Chaque liste choisit son président et les 3 listes seront soumises au vote dans une séance plénière de l'Assemblée législative. Le vote aura lieu sur liste. Si aucune n'obtient la majorité absolue, les deux premières passeront au second tour. Le choix sera fait à la majorité absolue des présents. Dans le projet gouvernemental, l'Instance est aussi composée de 8 membres et un président. Le choix des membres sera fait parmi 16 candidats proposés par une commission spéciale présidée par le président de l'Assemblée et composée des présidents de groupes. La commission examine les candidatures pour dégager 16 par consensus ou par vote à la majorité absolue des membres. La liste des 16 candidats retenus classés par ordre alphabétique sera soumise au vote de l'Assemblée. Celle-ci procède à un classement selon ses préférences. Les 8 premiers qui auront gagné la confiance de la majorité seront choisis, après avoir écouté les 16 candidats.

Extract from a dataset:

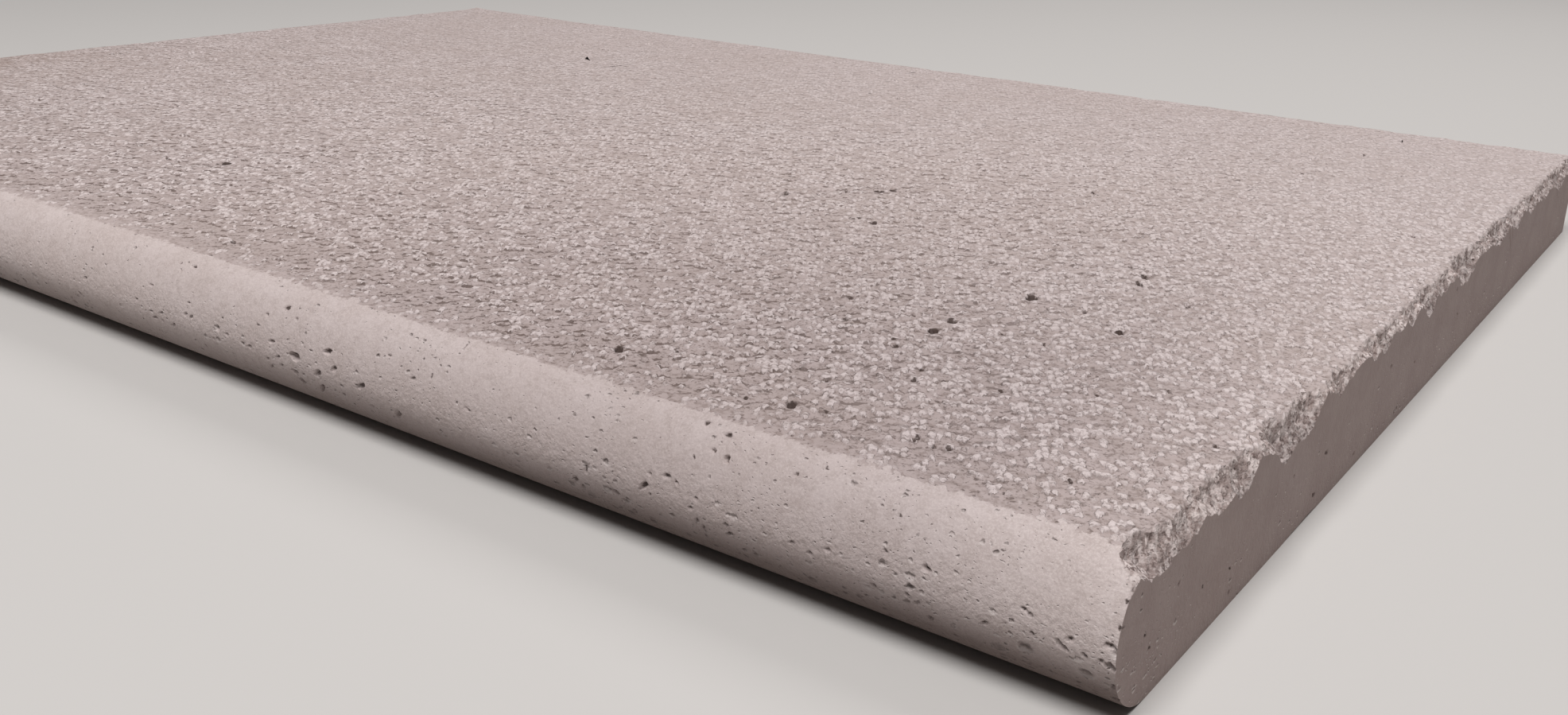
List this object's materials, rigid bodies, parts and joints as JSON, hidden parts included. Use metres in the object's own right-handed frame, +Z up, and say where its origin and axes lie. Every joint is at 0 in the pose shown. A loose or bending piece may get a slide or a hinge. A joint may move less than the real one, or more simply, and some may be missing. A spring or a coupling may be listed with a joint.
{
  "type": "bullnose coping stone",
  "caption": "Rectangular travertine coping slab with a full bullnose along its front edge, a rough textured top, and a broken top edge on its right-hand end.",
  "frame": {"origin": "centre of the underside, on the plane that the slab lies on", "axes": "+X along the bullnose towards the broken end, -Y out of the bullnose, +Z up through the textured top"},
  "size_m": [0.61, 0.406, 0.03],
  "materials": {
    "travertine": "bush-hammered top, honed nose, sawn ends, back and underside"
  },
  "bodies": {
    "root": {"coping": "travertine"}
  },
  "joints": []
}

Concernant les conditions à satisfaire pour être membre de l'Instance, il n'y a pas de grande différence entre les deux projets, sauf que celui du gouvernement situe l'âge minimum à 40 ans contre 35 pour le projet de la société civile. Dans le projet gouvernemental le candidat ne doit pas avoir adhéré à un parti politique durant les trois dernières années. Celui de la société civile va jusqu'à 5 ans. Le projet de la société civile précise que le candidat ne doit pas avoir une relation familiale de premier degré avec un des membres des bureaux exécutifs des partis politiques, ou des membres de l'Assemblée législatives, du gouvernement ou du président de la République.
Les débats actuels au sein de l'Assemblée Nationale Constituante rapprocheront-ils les différents points de vue ? Au rythme avec lequel avancent les débats au sein de la commission chargée de l'examen des différents projets, l'espoir est permis.